Service level agreement (SLA) of your software and requirements have to be continuously monitored and perfected.
Tracking errors and exceptions in your application, even if they are not visible to the customer and end users is critical. They might indicate ongoing issues that could blow up anytime.
Identifying exceptions being thrown in your code , capturing timings of various important aspects such as database connections, remote invocations, network latency etc indicate areas of your software that need improvement.
Because production systems usually deal with high data load, it is important you have a mechanism in place to keep a check on the errors and look for spikes.
Additionally, after a deployment, you would want to monitor the traffic on the system as well. If you suddenly have no traffic or a giant spike in traffic, something could be wrong. Example, a DoS attack.
If you are using a microservices based architecture, you should use an aggregator service to collect logs and other monitoring information as it is hard, if not almost impossible to keep an eye on each service separately.
Time to Recovery/Resolution
Once you have identified issues from the production environment, this metric helps you track how long it takes to resolve or recover from the issue. This could either be number of days (most commonly seen in organizations) or number of hours (Well done, that’s excellent!).
If your system supports automatic recovery from failures, this time could indicate ‘Time to Recovery’ instead of ‘Time to Resolution’. It is typically measured in hours.
Over and beyond the metrics listed above, there could be other metrics you can track that are specific to your application and organization.

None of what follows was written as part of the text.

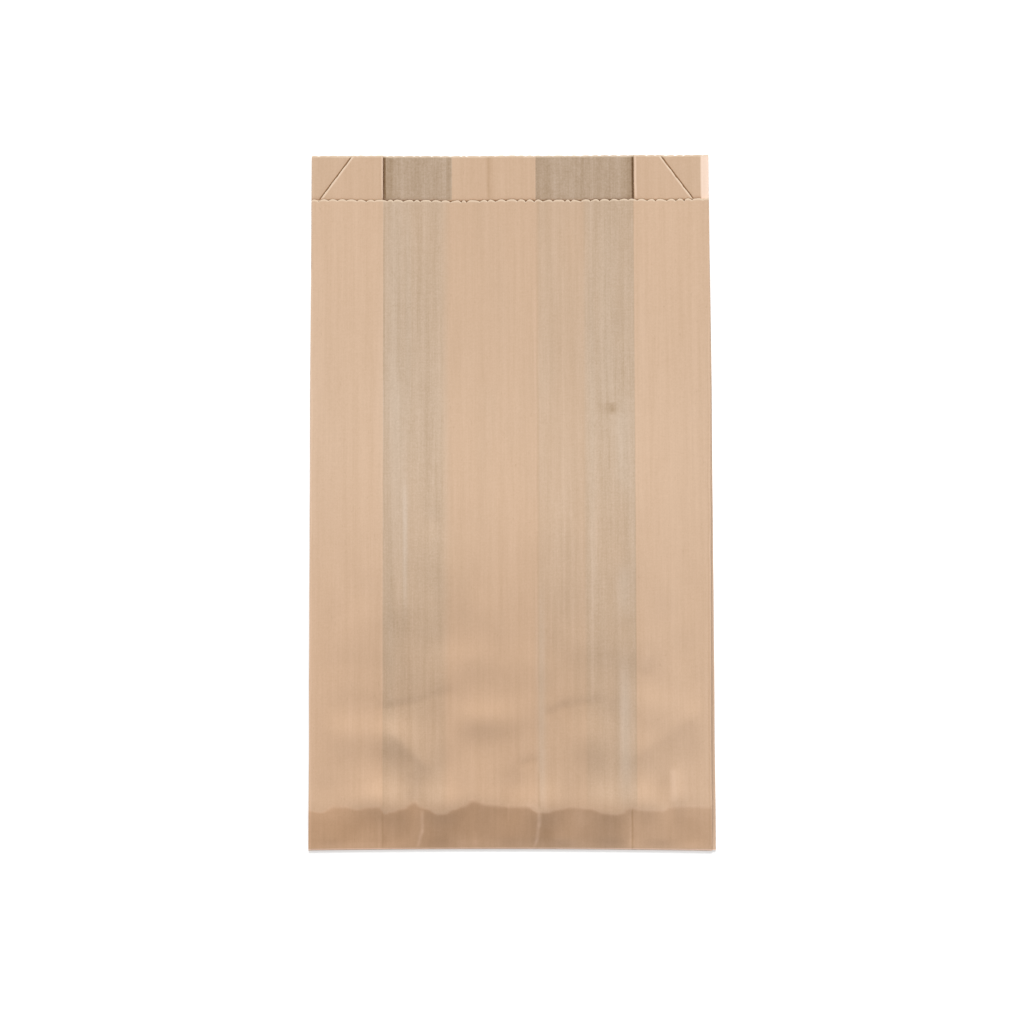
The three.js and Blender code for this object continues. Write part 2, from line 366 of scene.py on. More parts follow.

They need not be related to continuous delivery, but they’ll be critical for monitoring the usage of your applications in the production environment.
With this, we come to a conclusion on the series on Continuous Delivery. Remember that adoption of Continuous Delivery does not have a fixed destination, but is rather a journey where there will be a number of challenges and ache! Once these are overcome, the resulting product and the value brought to your organization would be priceless!